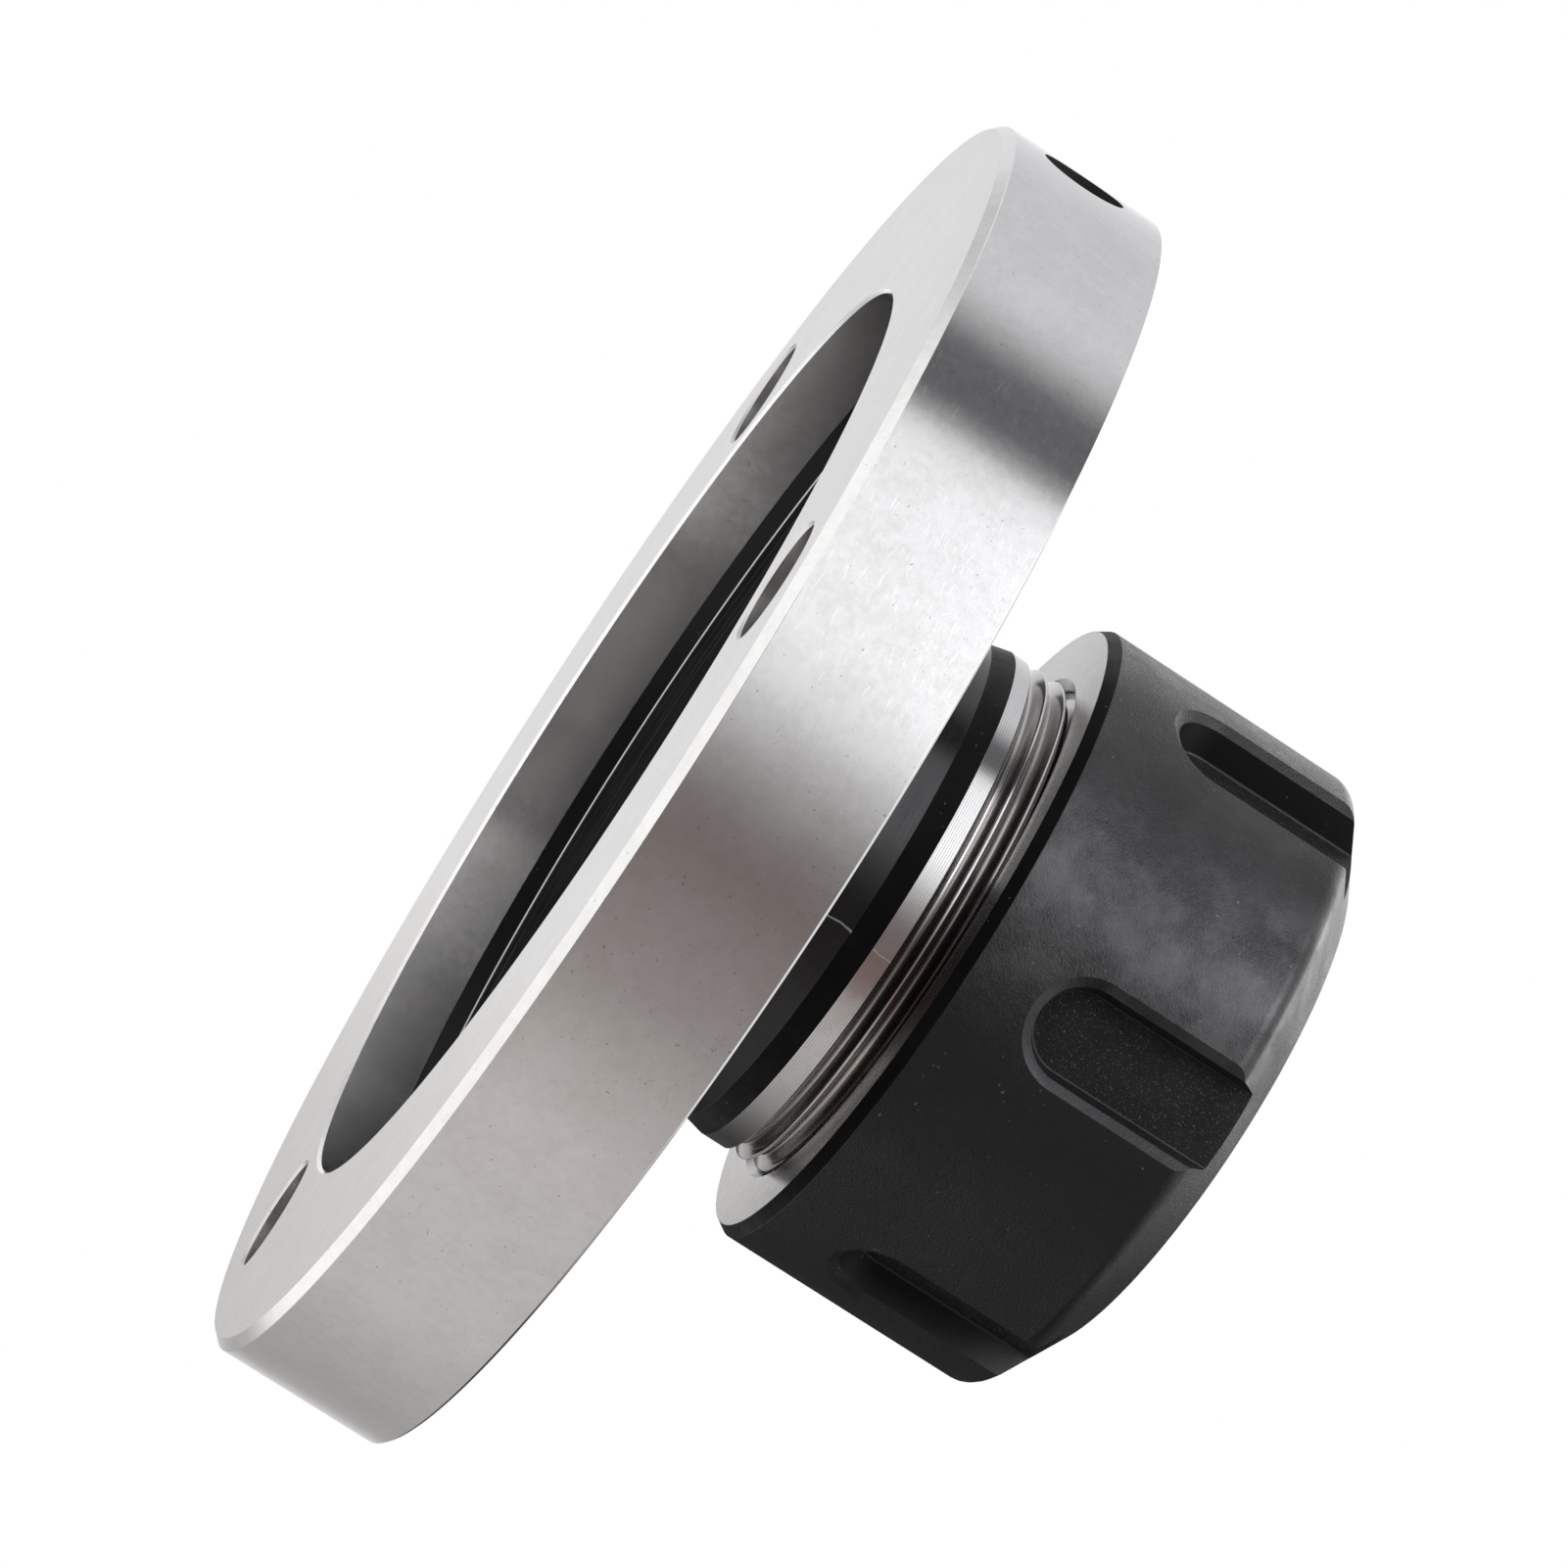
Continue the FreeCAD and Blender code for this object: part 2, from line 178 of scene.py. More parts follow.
def cutAway(piece, cutter):
    cut = piece.modifiers.new("cut", "BOOLEAN")
    cut.operation = "DIFFERENCE"
    cut.solver = "EXACT"
    cut.object = cutter
    applyModifiers(piece)
    bpy.data.objects.remove(cutter)


def smoothFaces(piece, sharpAngle=30.0):
    piece.data.shade_smooth()
    piece.data.set_sharp_from_angle(angle=math.radians(sharpAngle))
    weighted = piece.modifiers.new("even normals", "WEIGHTED_NORMAL")
    weighted.keep_sharp = True
    weighted.weight = 100
    applyModifiers(piece)


def paintFaces(piece, choose):  # choose gives the finish of a face from its centre and normal
    piece.data.materials.clear()
    places = {}
    for face in piece.data.polygons:
        finish = choose(face.center / mm, face.normal)
        if finish not in places:
            places[finish] = len(places)
            piece.data.materials.append(finishes[finish])
        face.material_index = places[finish]


# Shader maths

class Wire:  # a shader socket that takes part in Python sums
    def __init__(self, paint, socket):
        self.paint = paint
        self.socket = socket

    def maths(self, operation, *others):  # this socket is the first value
        return self.paint.node("ShaderNodeMath", {"operation": operation},
                               dict(enumerate((self, *others))))

    def __add__(self, other):
        return self.maths("ADD", other)

    def __sub__(self, other):
        return self.maths("SUBTRACT", other)

    def __mul__(self, other):
        return self.maths("MULTIPLY", other)

    def __truediv__(self, other):
        return self.maths("DIVIDE", other)

    def __pow__(self, other):
        return self.maths("POWER", other)

    def __abs__(self):
        return self.maths("ABSOLUTE")

    def __radd__(self, other):
        return self + other

    def __rsub__(self, other):
        return self * -1.0 + other

    def __rmul__(self, other):
        return self * other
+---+
Problem to solve: Each line from the top of the material above through the line with "bpy.data.objects.remove(cutter)" must be echoed exactly, and no other line.

Exercise output:
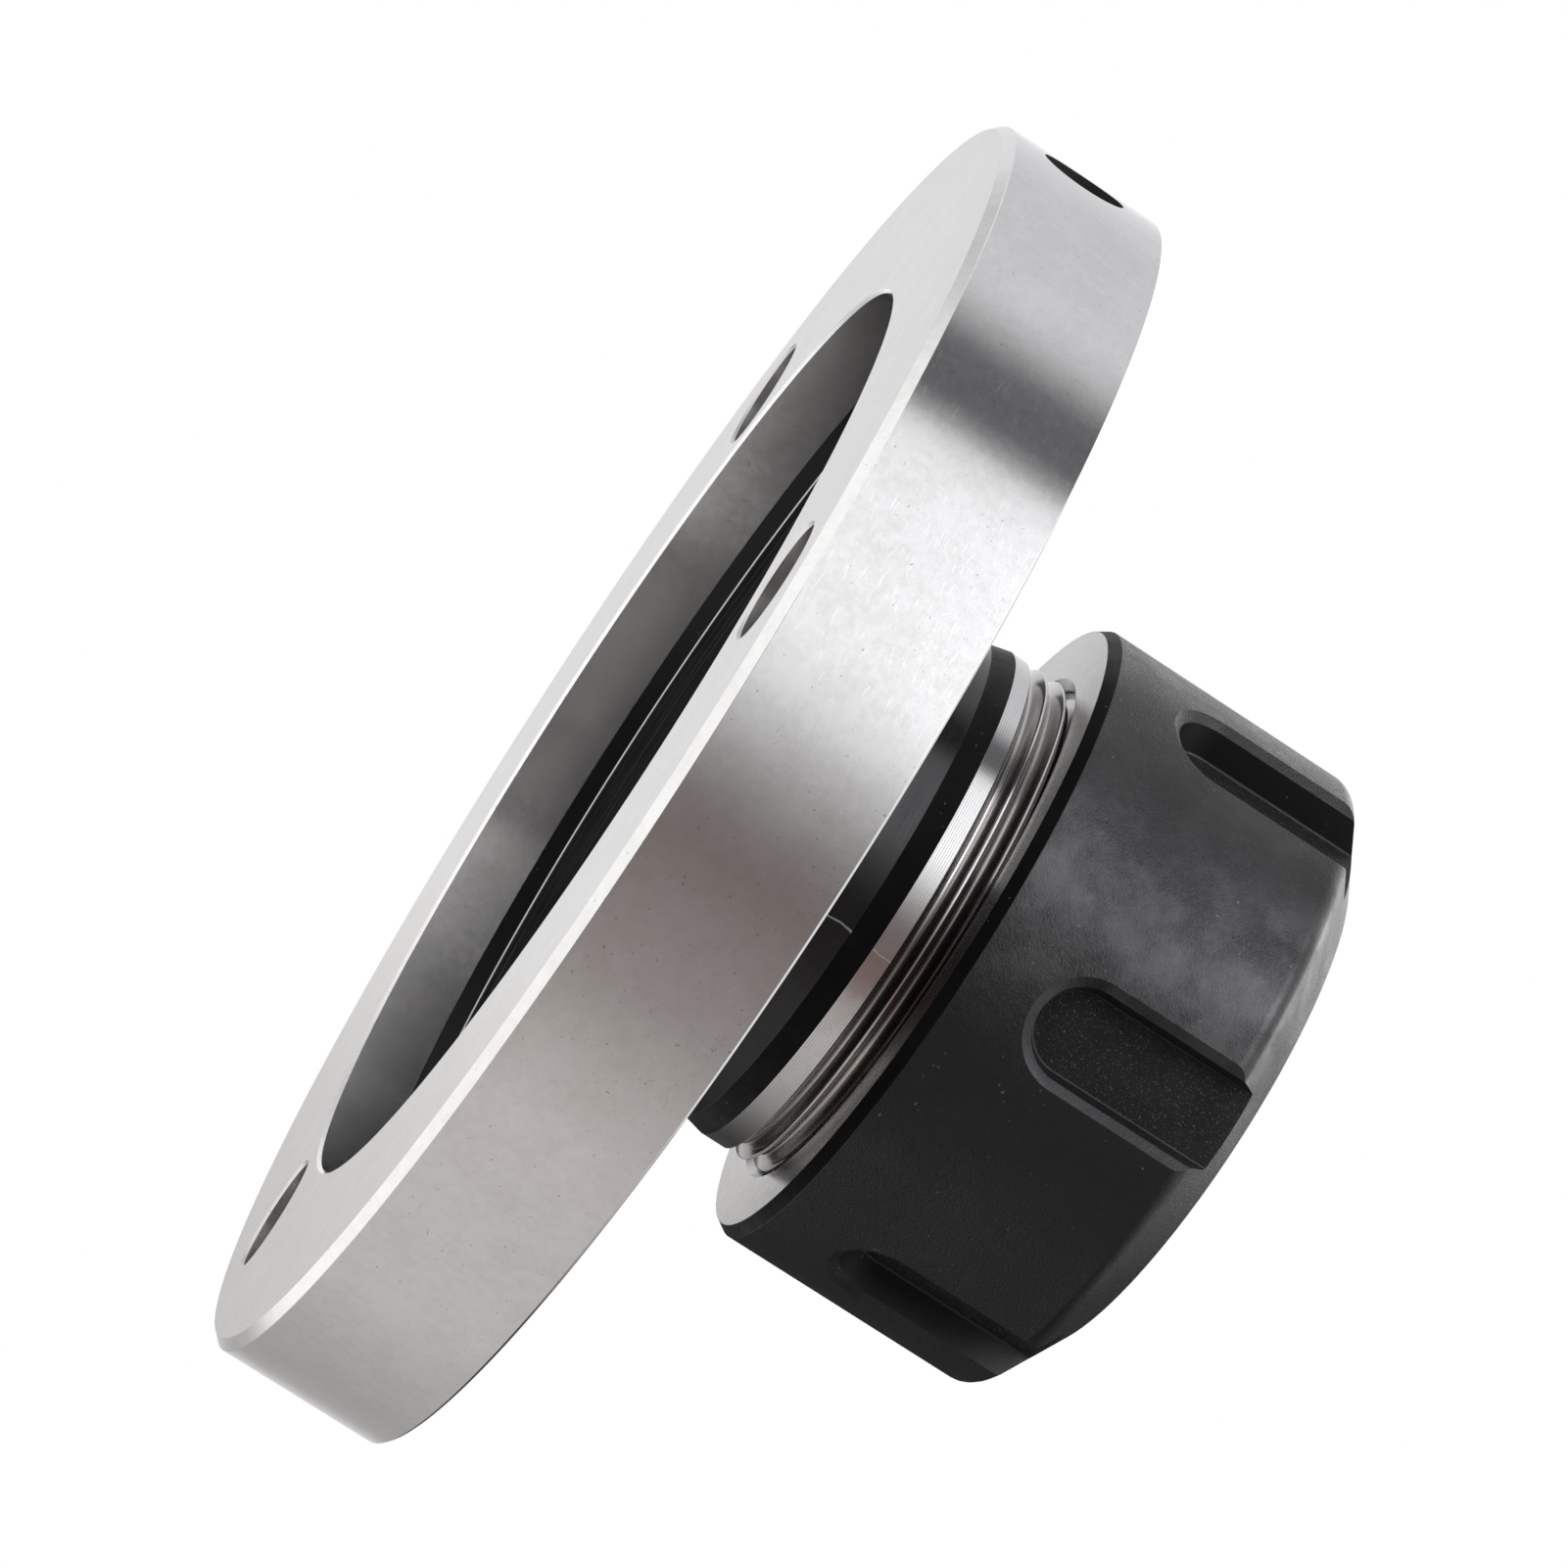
Continue the FreeCAD and Blender code for this object: part 2, from line 178 of scene.py. More parts follow.
def cutAway(piece, cutter):
    cut = piece.modifiers.new("cut", "BOOLEAN")
    cut.operation = "DIFFERENCE"
    cut.solver = "EXACT"
    cut.object = cutter
    applyModifiers(piece)
    bpy.data.objects.remove(cutter)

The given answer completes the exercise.